In 2015, the Irish Environmental Protection Agency (EPA) published extensive Guidance on Financial Provision for Environmental Liabilities. The guidance applies to more than 700 operators undertaking licensed activities. It sets out the EPA’s general approach to financial provisions, the process for putting a financial provision in place and the types of financial provision which are considered appropriate.
Financial provision must extend to the full cost of responding to incidents during the lifetime of the facility and decommissioning when the facility is eventually closed. To calculate the required provision the license holder must commission an Environmental Liabilities Risk Assessment and a Closure, Restoration & Aftercare Management Plan.
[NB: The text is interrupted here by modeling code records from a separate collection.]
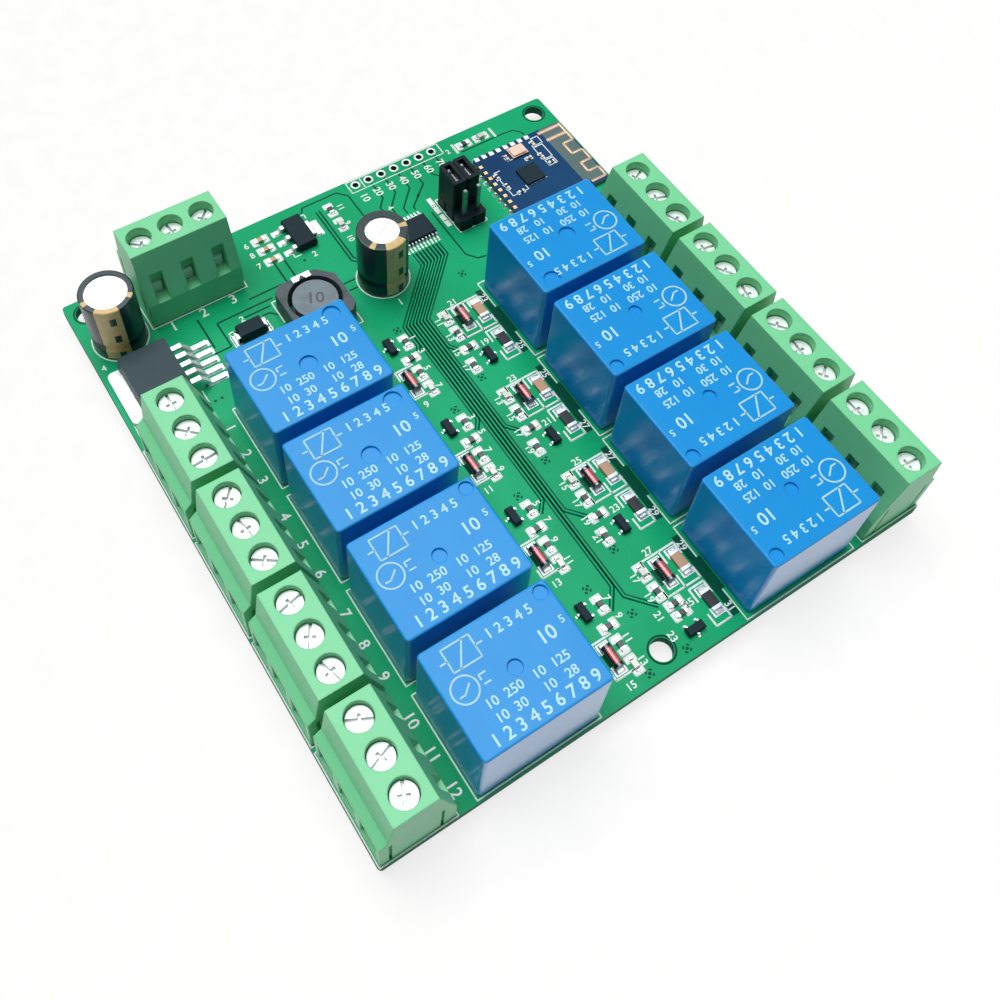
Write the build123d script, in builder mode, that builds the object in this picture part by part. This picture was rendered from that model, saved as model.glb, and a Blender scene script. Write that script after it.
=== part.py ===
from build123d import *
import math
import os

# An eight-channel relay module board, in millimetres.
# The origin is the middle of the board's outline, at the tips of the longest pins below it.
# X runs from the west row of relays to the east row, Y from the south edge to the supply edge.
# Places on the board are measured from its south-west corner on its upper face.

# Printed circuit board
board_width = 91.35
board_depth = 97.2
board_thickness = 1.6
board_corner_radius = 0.6
pin_stub = 1.9
short_pin_stub = 1.6
mounting_hole_radius = 1.7
mounting_hole_inset = 2.95
south_hole_x = 45.9
south_hole_y = 3.2

# Row of bare holes for programming
program_hole_count = 7
header_pitch = 2.54
program_hole_radius = 0.5
program_first_x = 52.25
program_row_y = 95.85

# Relays
relay_count = 4
relay_pitch = 16.95
relay_length = 18.8
relay_width = 15.1
relay_height = 15.1
relay_standoff = 0.3
relay_wall = 0.8
relay_roof = 0.9
relay_corner_radius = 0.6
relay_edge_radius = 0.3
west_relay_x = 23.95
east_relay_x = 68.5
west_relay_first_y = 58.95
east_relay_first_y = 59.2
dimple_depth = 0.35
dimple_radius = 1.0
corner_dimple_x = 8.0
corner_dimple_y = 6.15
wide_dimple_radius = 1.3
wide_corner_dimple_x = 6.85
wide_corner_dimple_y = 5.8
wide_dimple_relays = (1, 2, 5)

# Relay base, coil, iron and contacts
seat_clearance = 0.05
base_thickness = 1.8
foot_radius = 0.6
foot_middle_x = -1.0
foot_spacing_x = 7.0
foot_spacing_y = 11.6
coil_x = 0.9
spool_tube_radius = 2.4
spool_bore_radius = 1.9
flange_radius = 4.9
flange_thickness = 0.7
winding_radius = 4.6
winding_height = 6.4
winding_gap = 0.3
spool_cheek_width = 0.9
yoke_thickness = 0.9
yoke_width = 7.8
yoke_end_x = 7.0
core_radius = 1.7
pole_radius = 2.6
pole_thickness = 0.5
armature_gap = 0.42
armature_thickness = 0.9
armature_width = 7.2
armature_tail = 0.3
armature_tip_x = -2.2
hinge_clearance = 0.05
spring_thickness = 0.2
spring_width = 3.2
contact_x = -7.1
contact_radius = 0.8
contact_height = 0.35
contact_clearance = 0.03
contact_travel = 0.6
contact_arm_width = 1.6
contact_arm_thickness = 0.4
contact_pin_y = 6.15
contact_pin_width = 1.2
contact_pin_thickness = 0.5
coil_pin_x = 5.25
coil_pin_y = 5.9
coil_pin_radius = 0.3
coil_pin_rise = 2.0
common_pin_rise = 5.5
relay_pin_hole_radius = 0.8
coil_pin_hole_radius = 0.5
pin_slot_clearance = 0.1

# Screw terminals
terminal_ways = 3
terminal_pitch = 5.08
terminal_end_wall = 0.18
terminal_depth = 10.8
terminal_height = 14.3
shoulder_height = 7.7
shoulder_rise = 1.2
shoulder_run = 1.2
top_outer_inset = 1.95
top_inner_inset = 8.1
inner_break_height = 5.0
west_terminal_gap = 0.3
east_terminal_gap = 0.1
supply_terminal_gap = 0.05
supply_terminal_x = 18.55
screw_head_radius = 1.75
screw_head_height = 1.6
west_screw_recess = 1.2
east_screw_recess = 1.6
supply_screw_recess = 1.8
screw_well_clearance = 0.15
screw_radius = 1.25
screw_bore_clearance = 0.1
screw_slot_width = 0.4
screw_slot_depth = 0.6
screw_cross_length = 1.5
screw_turn_step = 47
entry_width = 3.8
entry_height = 4.9
entry_floor = 1.6
clamp_side_clearance = 0.1
clamp_floor_clearance = 0.1
clamp_height = 4.7
clamp_length = 4.2
clamp_wall = 0.5
clamp_top = 1.2
clamp_thread_clearance = 0.05
contact_strip_thickness = 0.6
contact_strip_gap = 0.4
contact_strip_width = 1.5
leg_thickness = 0.6
leg_slot_clearance = 0.1
leg_height = 7.2
terminal_pin_width = 1.0
terminal_pin_hole_radius = 0.75
window_width = 2.0
window_height = 5.3
end_groove_width = 0.45
end_groove_depth = 0.5
end_groove_height = 7.3
end_groove_outer = 1.5
end_groove_inner = 8.8

# Electrolytic capacitors
capacitor_places = ((5.55, 87.3), (46.2, 76.5))
can_radius = 3.8
can_height = 11.3
can_standoff = 0.3
can_edge_radius = 0.5
can_groove_height = 1.9
can_groove_radius = 0.7
can_groove_depth = 0.35
sleeve_clearance = 0.03
sleeve_wall = 0.27
sleeve_overlaps = (0.6, 1.1)
capacitor_lead_pitch = 3.5
capacitor_lead_radius = 0.3
capacitor_hole_radius = 0.45

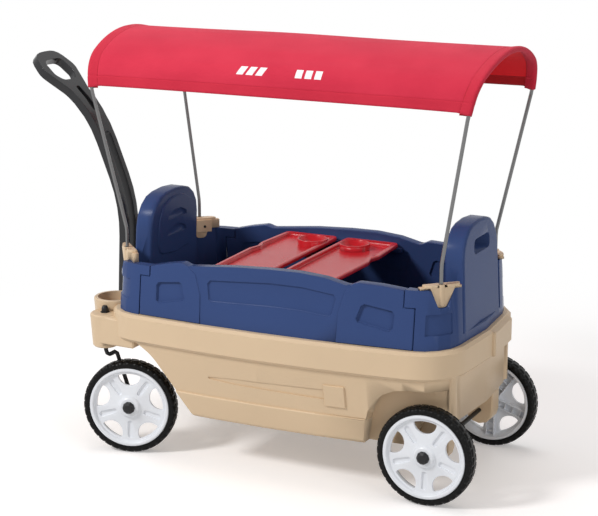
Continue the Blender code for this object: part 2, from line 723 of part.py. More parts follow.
def make_handle(material):
    """Flat outline, drawn along the length from the grip down, bent to the spine."""
    half = [(0.0, 0.0), (0.052, 0.002, 0.040), (0.0745, 0.066, 0.040), (0.040, 0.150, 0.06),
            (0.034, 0.240, 0.3), (0.034, HANDLE_LENGTH - 0.012)]
    hole = [(0.0, 0.031), (0.041, 0.033, 0.020), (0.046, 0.085, 0.020), (0.030, 0.108, 0.020), (0.0, 0.110)]
    short = [(0.0, 0.138), (0.008, 0.138, 0.006), (0.010, 0.222, 0.008), (0.0, 0.222)]
    long = [(0.0, 0.286), (0.0145, 0.286, 0.010), (0.0145, HANDLE_LENGTH - 0.046, 0.010),
            (0.0, HANDLE_LENGTH - 0.046)]
    shapes = [outline(mirrored(points), 3) for points in (half, hole, short, long)]
    handle = slab(shapes, "XY", -0.0115, 0.0115)
    soften(handle, 0.006, 1)
    spine = list(reversed(handle_spine()))
    lengths = [0.0]
    for first, second in zip(spine, spine[1:]):
        lengths.append(lengths[-1] + (second - first).length)
    scale = lengths[-1] / HANDLE_LENGTH
    normals = []
    for index in range(len(spine)):
        run = spine[min(index + 1, len(spine) - 1)] - spine[max(index - 1, 0)]
        normals.append(run.normalized().cross(Vector((0, 1, 0))))

    def bent(point):
        along = point.y * scale
        index = 1
        while index < len(lengths) - 1 and lengths[index] < along:
            index += 1
        part = (along - lengths[index - 1]) / (lengths[index] - lengths[index - 1])
        here = spine[index - 1].lerp(spine[index], part)
        normal = normals[index - 1].lerp(normals[index], part)
        return here + normal * point.z + Vector((0, point.x, 0))

    reshape(handle, bent, [length / scale for length in lengths[1:-1]], 1)
    boss = crosswise(PIVOT.x, PIVOT.z, 0.017, -0.0305, 0.0305, 20)
    join(handle, boss)
    cut(handle, crosswise(PIVOT.x, PIVOT.z, PIN_RADIUS + GAP, -0.1, 0.1, 16))
    return piece(handle, "handle", material, PIVOT)


# Wheels and their rods


def wheel_parts(name, centre, turn, white, black):
    """Rim and tyre turned about Y, outer face toward the near side before the turn."""
    stand = Matrix.Translation(centre) @ turn @ Matrix.Rotation(math.radians(90), 4, "X")
    profile = [(BORE_RADIUS, 0.022), (0.025, 0.022), (0.034, 0.0165), (0.091, 0.016), (0.094, 0.020),
               (RIM_RADIUS, 0.021), (RIM_RADIUS, -0.021), (0.102, -0.021), (0.097, -0.004),
               (0.024, -0.004), (0.021, -0.022), (BORE_RADIUS, -0.022)]
    rim = turned(profile, WHEEL_FACETS)
    groove = slab([[(0.045, -0.005), (0.045, 0.005), (0.087, 0.006), (0.087, -0.006)]], "XY", 0.012, 0.03)
    window = [(0.0475, -0.010, 0.009), (0.060, -0.018, 0.02), (0.080, -0.034, 0.006), (0.0895, 0.0),
              (0.080, 0.034, 0.006), (0.060, 0.018, 0.02), (0.0475, 0.010, 0.009)]
    window = slab([outline(window, 1)], "XY", -0.03, 0.03)
    step = 2 * math.pi / SPOKES
    for index in range(SPOKES):
        angle = -math.pi / 2 + index * step
        cut(rim, double(groove, Matrix.Rotation(angle, 4, "Z")))
        cut(rim, double(window, Matrix.Rotation(angle + step / 2, 4, "Z")))
    tread = [(RIM_RADIUS + GAP, HALF_TREAD - 0.001), (0.119, HALF_TREAD), (WHEEL_RADIUS, 0.012),
             (WHEEL_RADIUS, -0.012), (0.119, -HALF_TREAD), (RIM_RADIUS + GAP, -HALF_TREAD + 0.001)]
    tyre = turned(tread, WHEEL_FACETS)
    piece(placed(rim, stand), name + "_rim", white, centre)
    piece(placed(tyre, stand), name + "_tyre", black, centre)


def hub_cap(name, centre, turn, material):
    """Push-on cap over the end of the axle, a little clear of the hub."""
    profile = [(0, 0.010), (0.010, 0.010), (0.0155, 0.006), (0.017, 0), (AXLE_RADIUS + GAP, 0),
               (AXLE_RADIUS + GAP, 0.0065), (0, 0.0065)]
    cap = turned(profile, 10, False)
    stand = Matrix.Translation(centre) @ turn @ Matrix.Rotation(math.radians(90), 4, "X")
    piece(placed(cap, stand @ shifted(z=HALF_TREAD + GAP)), name, material)


def make_rear_axle(steel, white, black):
    tip = REAR_WHEEL_Y + HALF_TREAD + 0.006
    axle = crosswise(REAR_AXLE_X, WHEEL_RADIUS, AXLE_RADIUS, -tip, tip, 24)
    piece(axle, "rear_axle", steel, (REAR_AXLE_X, 0, WHEEL_RADIUS))
    for name, side in (("near", -1), ("far", 1)):
        turn = Matrix.Rotation(0 if side < 0 else math.pi, 4, "Z")
        centre = Vector((REAR_AXLE_X, side * REAR_WHEEL_Y, WHEEL_RADIUS))
        wheel_parts("rear_wheel_" + name, centre, turn, white, black)
        hub_cap("rear_cap_" + name, centre, turn, black)


def make_caster(name, side, steel, white, black):
    """Cranked rod in the swivel boss, with the stub axle of a front wheel."""
    pin = Vector((KINGPIN_X, side * KINGPIN_Y, 0))
    turn = Matrix.Rotation(CASTER_YAW, 4, "Z")
    away = side * CASTER_OUTSET
    hub = side * (CASTER_OUTSET + HALF_TREAD + 0.006)
    back = side * (CASTER_OUTSET - HALF_TREAD - 0.012)
    line = [(0, 0, 0.384), (0, 0, 0.270), (0.003, 0, 0.261), (0.010, 0, 0.258), (0.018, 0, 0.262),
            (0.024, 0, 0.266), (0.031, 0, 0.262), (CASTER_TRAIL - 0.010, back, 0.146),
            (CASTER_TRAIL - 0.003, back, 0.131), (CASTER_TRAIL, back + side * 0.006, WHEEL_RADIUS),
            (CASTER_TRAIL, hub, WHEEL_RADIUS)]
    rod = placed(wire(line, AXLE_RADIUS, 2), Matrix.Translation(pin) @ turn)
    piece(rod, "caster_rod_" + name, steel, pin, 40)
    centre = pin + turn @ Vector((CASTER_TRAIL, away, WHEEL_RADIUS))
    facing = turn @ Matrix.Rotation(0 if side < 0 else math.pi, 4, "Z")
    wheel_parts("front_wheel_" + name, centre, facing, white, black)
    hub_cap("front_cap_" + name, centre, facing, black)
    washer = turned([(AXLE_RADIUS + GAP, 0.0015), (0.0120, 0.0015), (0.0120, 0), (AXLE_RADIUS + GAP, 0)], 10)
    piece(placed(washer, shifted(pin.x, pin.y, 0.375 + GAP)), "kingpin_washer_" + name, steel)
    cap = turned([(0, 0.016), (0.006, 0.016), (0.009, 0.010), (0.0095, 0), (AXLE_RADIUS + GAP, 0),
                  (AXLE_RADIUS + GAP, 0.008), (0, 0.008)], 10, False)
    piece(placed(cap, shifted(pin.x, pin.y, 0.3771)), "kingpin_cap_" + name, black)


def make_pin(steel):
    tip = EAR_INNER + EAR_THICK + 0.006
    pin = crosswise(PIVOT.x, PIVOT.z, PIN_RADIUS, -tip, tip, 16)
    piece(pin, "handle_pin", steel, PIVOT)
    for name, side in (("near", -1), ("far", 1)):
        nut = turned([(0, 0.009), (0.007, 0.008), (0.009, 0), (PIN_RADIUS + GAP, 0),
                      (PIN_RADIUS + GAP, 0.0065), (0, 0.0065)], 10, False)
        stand = shifted(PIVOT.x, side * (EAR_INNER + EAR_THICK + GAP), PIVOT.z)
        stand = stand @ Matrix.Rotation(math.radians(-90 * side), 4, "X")
        piece(placed(nut, stand), "pin_nut_" + name, steel)


TAN = paint("tan_plastic", (0.68, 0.51, 0.32), 0.45)
BLUE = paint("blue_plastic", (0.05, 0.085, 0.22), 0.40)
RED = paint("red_plastic", (0.58, 0.02, 0.03), 0.38)
CLOTH_RED = paint("red_cloth", (0.75, 0.05, 0.09), 0.85)
WHITE = paint("white_plastic", (0.84, 0.85, 0.88), 0.35)
BLACK = paint("black_plastic", (0.012, 0.012, 0.013), 0.50)
DARK = paint("handle_plastic", (0.03, 0.032, 0.036), 0.45)
GREY = paint("grey_steel", (0.30, 0.30, 0.30), 0.40, 1.0)
STEEL = paint("black_steel", (0.02, 0.02, 0.02), 0.45, 1.0)

make_tub(TAN)
make_liner(BLUE)
make_end("rear_end", 1, LAP_REAR, POLE_REAR_X, WALL_TOP, BLUE)
make_end("front_end", -1, LAP_FRONT, POLE_FRONT_X, FRONT_TOP, BLUE)
near_panel = make_panel(BLUE)
far_panel = across(near_panel)
piece(near_panel, "side_panel_near", BLUE)
piece(far_panel, "side_panel_far", BLUE)
make_tray("tray_front", -1, -0.110, (0.038, 0.148), RED)
make_tray("tray_rear", 1, 0.076, (-0.022, 0.146), RED)
for pole_name, x, y, wall in (("rear_near", POLE_REAR_X, -POLE_Y, WALL_TOP),
                              ("rear_far", POLE_REAR_X, POLE_Y, WALL_TOP),
                              ("front_near", POLE_FRONT_X, -POLE_Y, FRONT_TOP),
                              ("front_far", POLE_FRONT_X, POLE_Y, FRONT_TOP)):
    make_bracket("bracket_" + pole_name, x, y, wall, TAN, BLACK)
make_hoop("hoop_rear", 1, GREY)
make_hoop("hoop_front", -1, GREY)
make_canopy(CLOTH_RED)
make_handle(DARK)
make_pin(STEEL)
make_rear_axle(STEEL, WHITE, BLACK)
make_caster("near", -1, STEEL, WHITE, BLACK)
make_caster("far", 1, STEEL, WHITE, BLACK)
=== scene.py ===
# %% [markdown]
# Pull wagon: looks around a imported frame.
# The wagon is a moulded tub on four wheels with a cloth canopy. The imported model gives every
# rigid piece its place, so this file only adds finishes and the pieces that solids show badly:
# the cloth, the tyres with their tread, the wheels' fine edges and the small hardware.

# %% Load the frame
import json
import math
import bpy
import bmesh
from mathutils import Matrix, Vector, noise


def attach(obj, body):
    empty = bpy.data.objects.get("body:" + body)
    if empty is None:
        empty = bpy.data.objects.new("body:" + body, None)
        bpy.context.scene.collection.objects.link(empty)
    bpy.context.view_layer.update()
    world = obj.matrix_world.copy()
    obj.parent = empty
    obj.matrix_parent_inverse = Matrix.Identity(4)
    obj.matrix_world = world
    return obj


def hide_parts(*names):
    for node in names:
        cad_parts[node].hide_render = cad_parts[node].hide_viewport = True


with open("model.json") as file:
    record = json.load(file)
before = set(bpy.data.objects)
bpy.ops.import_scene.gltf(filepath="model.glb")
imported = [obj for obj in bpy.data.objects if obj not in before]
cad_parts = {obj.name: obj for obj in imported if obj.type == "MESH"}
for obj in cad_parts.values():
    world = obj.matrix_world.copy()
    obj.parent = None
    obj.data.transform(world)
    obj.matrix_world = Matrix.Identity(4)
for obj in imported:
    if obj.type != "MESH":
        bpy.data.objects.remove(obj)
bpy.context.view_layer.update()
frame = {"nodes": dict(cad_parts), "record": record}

nodes = frame["nodes"]

# %% [markdown]
# The camera comes first. A long lens about four and a half metres away gives the gentle
# perspective of a catalogue picture. The place was fitted to the wheels and the poles, so it is
# written here as one point and one target, and the lens follows from the width of the picture.

# %% Camera
IMAGE_WIDTH = 598
FOCAL_PIXELS = 1752.4
SENSOR_WIDTH = 36.0
CAMERA_PLACE = Vector((1.908, -4.051, 1.657))
CAMERA_TARGET = Vector((-0.0418, 0.0, 0.5245))

camera_data = bpy.data.cameras.new("camera")
camera_data.sensor_width = SENSOR_WIDTH
camera_data.lens = FOCAL_PIXELS * SENSOR_WIDTH / IMAGE_WIDTH
camera = bpy.data.objects.new("camera", camera_data)
bpy.context.scene.collection.objects.link(camera)
camera.location = CAMERA_PLACE
camera.rotation_euler = (CAMERA_TARGET - CAMERA_PLACE).to_track_quat("-Z", "Y").to_euler()
bpy.context.scene.camera = camera
print("lens", round(camera_data.lens, 1), "mm")

# %% [markdown]
# Every material below is a small graph of nodes. Three helpers keep the graphs short to write: one
# starts an empty material, one adds a node with its settings and the plain values of its sockets,
# and one tells the rays that reach the camera, straight or by way of a mirror, from the rays that
# only carry light.

# %% Helpers for nodes
def new_material(name):
    material = bpy.data.materials.new(name)
    material.use_nodes = True
    tree = material.node_tree
    tree.nodes.clear()
    return material, tree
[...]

The EPA’s approval must be sought for all costings. Without approved financial provision in place, companies may not be granted the relevant authorisation to operate a facility.
Around the world, environmental regulation is tightening at an unprecedented rate. Governments committed to a clean and safe environment are passing increasingly strict laws on the prevention and control of pollution, underpinned by strict “polluter pays” compensation regimes. In Europe there is an increasing emphasis on mandatory financial provision for environmental harm, while states in Asia and South America are enacting new compulsory insurance regimes.
Although the style and subject of regulation conforms to a broad pattern, significant differences exist between jurisdictions. Content and implementation differ widely. Even within Europe the ELD has yet to succeed in harmonising the patchwork of national laws and regulations and it remains to be seen whether the Multi Annual Work Programme will result in closer alignment.
For businesses with environmental exposures in multiple jurisdictions, multi-national environmental programmes are an attractive solution. They offer a minimum standard of international coverage combined with local policies which reflect the requirements of national laws.
Whether or not a multi-national environmental programme is taken out, in this fast-moving area it is essential for risk managers, brokers and insurers alike to remain aware of developments.